- Written exercise
The material below contains a line with "where it rests." and a line with "shown = obj.evaluated_get(depsgraph)". Copy exactly those two lines and all lines between them.

---- Data shown

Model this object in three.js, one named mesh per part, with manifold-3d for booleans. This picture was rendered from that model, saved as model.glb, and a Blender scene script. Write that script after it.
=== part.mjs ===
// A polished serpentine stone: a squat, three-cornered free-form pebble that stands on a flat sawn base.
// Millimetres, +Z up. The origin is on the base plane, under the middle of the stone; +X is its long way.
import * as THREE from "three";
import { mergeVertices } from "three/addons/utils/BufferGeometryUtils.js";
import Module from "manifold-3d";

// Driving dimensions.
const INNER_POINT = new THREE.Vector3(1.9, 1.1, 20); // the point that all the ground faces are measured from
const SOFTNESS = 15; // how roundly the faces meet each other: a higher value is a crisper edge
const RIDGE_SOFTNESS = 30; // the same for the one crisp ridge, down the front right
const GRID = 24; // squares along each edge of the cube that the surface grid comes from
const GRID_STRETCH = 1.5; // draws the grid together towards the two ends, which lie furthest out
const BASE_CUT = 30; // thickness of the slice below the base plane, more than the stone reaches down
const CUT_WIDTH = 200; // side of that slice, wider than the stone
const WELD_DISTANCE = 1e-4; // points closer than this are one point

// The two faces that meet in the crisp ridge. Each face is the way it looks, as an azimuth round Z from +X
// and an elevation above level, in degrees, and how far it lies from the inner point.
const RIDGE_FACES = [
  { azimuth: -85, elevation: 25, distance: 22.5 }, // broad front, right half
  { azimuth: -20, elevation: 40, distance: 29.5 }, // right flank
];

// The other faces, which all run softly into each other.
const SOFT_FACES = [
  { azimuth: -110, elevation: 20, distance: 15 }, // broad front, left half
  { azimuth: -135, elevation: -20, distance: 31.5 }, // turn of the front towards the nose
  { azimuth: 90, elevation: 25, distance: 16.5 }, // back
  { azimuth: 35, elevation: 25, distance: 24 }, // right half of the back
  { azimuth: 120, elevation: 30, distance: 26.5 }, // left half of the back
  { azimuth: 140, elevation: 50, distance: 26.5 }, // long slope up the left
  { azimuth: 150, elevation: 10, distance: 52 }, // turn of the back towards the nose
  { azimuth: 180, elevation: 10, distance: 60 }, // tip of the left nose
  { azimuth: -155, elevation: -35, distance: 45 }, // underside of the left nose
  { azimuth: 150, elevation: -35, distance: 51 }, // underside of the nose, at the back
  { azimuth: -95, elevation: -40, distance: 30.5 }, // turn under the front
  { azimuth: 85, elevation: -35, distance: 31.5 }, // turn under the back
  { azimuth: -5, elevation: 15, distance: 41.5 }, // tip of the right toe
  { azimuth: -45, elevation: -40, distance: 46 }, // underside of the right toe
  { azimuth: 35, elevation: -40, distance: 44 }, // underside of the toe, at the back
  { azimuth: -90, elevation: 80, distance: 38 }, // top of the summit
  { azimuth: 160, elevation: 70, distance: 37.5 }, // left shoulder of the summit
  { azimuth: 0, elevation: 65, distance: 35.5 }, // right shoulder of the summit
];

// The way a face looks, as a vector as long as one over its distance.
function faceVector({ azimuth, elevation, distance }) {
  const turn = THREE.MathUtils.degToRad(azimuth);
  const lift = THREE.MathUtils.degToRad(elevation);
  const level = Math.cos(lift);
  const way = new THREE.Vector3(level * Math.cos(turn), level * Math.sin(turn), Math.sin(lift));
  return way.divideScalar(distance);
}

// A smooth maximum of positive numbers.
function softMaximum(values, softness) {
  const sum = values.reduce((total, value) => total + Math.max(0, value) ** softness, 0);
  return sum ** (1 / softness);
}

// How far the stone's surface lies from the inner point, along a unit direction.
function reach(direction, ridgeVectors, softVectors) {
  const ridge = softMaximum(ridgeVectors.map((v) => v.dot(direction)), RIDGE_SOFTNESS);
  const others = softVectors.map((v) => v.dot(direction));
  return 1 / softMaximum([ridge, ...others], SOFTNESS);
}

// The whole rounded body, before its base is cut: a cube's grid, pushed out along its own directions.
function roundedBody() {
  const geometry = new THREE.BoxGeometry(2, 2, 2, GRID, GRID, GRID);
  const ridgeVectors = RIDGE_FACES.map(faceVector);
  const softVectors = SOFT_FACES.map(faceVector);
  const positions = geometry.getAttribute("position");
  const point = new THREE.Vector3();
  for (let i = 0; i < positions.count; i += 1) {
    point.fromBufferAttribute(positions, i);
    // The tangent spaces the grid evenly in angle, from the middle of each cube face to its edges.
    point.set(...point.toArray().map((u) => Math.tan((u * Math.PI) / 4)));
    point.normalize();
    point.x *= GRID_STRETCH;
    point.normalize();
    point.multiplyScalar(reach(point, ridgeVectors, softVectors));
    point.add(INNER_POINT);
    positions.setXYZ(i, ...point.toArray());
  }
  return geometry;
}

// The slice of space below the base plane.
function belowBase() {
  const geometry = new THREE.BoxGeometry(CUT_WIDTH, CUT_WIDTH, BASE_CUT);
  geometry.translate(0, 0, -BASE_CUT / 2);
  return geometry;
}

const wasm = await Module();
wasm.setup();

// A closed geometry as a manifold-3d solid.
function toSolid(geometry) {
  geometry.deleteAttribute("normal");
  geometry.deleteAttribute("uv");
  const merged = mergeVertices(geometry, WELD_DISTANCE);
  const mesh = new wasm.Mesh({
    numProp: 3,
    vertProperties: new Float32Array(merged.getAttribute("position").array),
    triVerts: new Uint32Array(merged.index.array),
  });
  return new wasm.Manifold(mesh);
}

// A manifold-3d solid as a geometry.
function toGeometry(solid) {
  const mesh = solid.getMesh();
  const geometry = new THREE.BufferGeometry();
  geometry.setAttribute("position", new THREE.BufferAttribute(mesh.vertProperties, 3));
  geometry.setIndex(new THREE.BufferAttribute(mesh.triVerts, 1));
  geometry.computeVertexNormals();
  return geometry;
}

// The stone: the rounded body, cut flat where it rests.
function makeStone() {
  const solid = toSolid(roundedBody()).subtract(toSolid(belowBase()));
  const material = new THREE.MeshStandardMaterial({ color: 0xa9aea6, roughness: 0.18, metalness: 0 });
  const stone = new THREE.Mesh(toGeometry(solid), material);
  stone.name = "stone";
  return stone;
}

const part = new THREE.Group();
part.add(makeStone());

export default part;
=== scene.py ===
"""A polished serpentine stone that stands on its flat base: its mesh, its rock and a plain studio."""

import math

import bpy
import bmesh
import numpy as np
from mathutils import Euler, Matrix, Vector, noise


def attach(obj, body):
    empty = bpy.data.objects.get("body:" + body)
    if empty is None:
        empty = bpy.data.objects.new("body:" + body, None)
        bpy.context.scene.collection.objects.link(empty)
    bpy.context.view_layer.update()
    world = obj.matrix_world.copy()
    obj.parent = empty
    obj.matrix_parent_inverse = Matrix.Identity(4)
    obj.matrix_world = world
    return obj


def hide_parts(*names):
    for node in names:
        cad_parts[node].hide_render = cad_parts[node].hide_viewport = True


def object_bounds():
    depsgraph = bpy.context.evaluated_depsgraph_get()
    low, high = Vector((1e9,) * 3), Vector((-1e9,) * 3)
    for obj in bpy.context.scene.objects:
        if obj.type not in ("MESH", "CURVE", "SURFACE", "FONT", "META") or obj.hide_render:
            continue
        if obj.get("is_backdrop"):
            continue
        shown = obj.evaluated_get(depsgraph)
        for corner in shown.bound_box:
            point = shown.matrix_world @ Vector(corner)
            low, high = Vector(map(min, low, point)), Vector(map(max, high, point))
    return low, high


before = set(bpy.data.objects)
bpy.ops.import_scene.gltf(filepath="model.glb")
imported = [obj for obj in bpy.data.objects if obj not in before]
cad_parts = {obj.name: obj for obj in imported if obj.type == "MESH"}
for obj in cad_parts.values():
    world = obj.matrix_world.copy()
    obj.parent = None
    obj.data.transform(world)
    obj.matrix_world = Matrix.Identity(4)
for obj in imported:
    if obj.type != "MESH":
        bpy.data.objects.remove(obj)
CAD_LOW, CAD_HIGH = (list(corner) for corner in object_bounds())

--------

- Task solution
// The stone: the rounded body, cut flat where it rests.
function makeStone() {
  const solid = toSolid(roundedBody()).subtract(toSolid(belowBase()));
  const material = new THREE.MeshStandardMaterial({ color: 0xa9aea6, roughness: 0.18, metalness: 0 });
  const stone = new THREE.Mesh(toGeometry(solid), material);
  stone.name = "stone";
  return stone;
}

const part = new THREE.Group();
part.add(makeStone());

export default part;
=== scene.py ===
"""A polished serpentine stone that stands on its flat base: its mesh, its rock and a plain studio."""

import math

import bpy
import bmesh
import numpy as np
from mathutils import Euler, Matrix, Vector, noise


def attach(obj, body):
    empty = bpy.data.objects.get("body:" + body)
    if empty is None:
        empty = bpy.data.objects.new("body:" + body, None)
        bpy.context.scene.collection.objects.link(empty)
    bpy.context.view_layer.update()
    world = obj.matrix_world.copy()
    obj.parent = empty
    obj.matrix_parent_inverse = Matrix.Identity(4)
    obj.matrix_world = world
    return obj


def hide_parts(*names):
    for node in names:
        cad_parts[node].hide_render = cad_parts[node].hide_viewport = True


def object_bounds():
    depsgraph = bpy.context.evaluated_depsgraph_get()
    low, high = Vector((1e9,) * 3), Vector((-1e9,) * 3)
    for obj in bpy.context.scene.objects:
        if obj.type not in ("MESH", "CURVE", "SURFACE", "FONT", "META") or obj.hide_render:
            continue
        if obj.get("is_backdrop"):
            continue
        shown = obj.evaluated_get(depsgraph)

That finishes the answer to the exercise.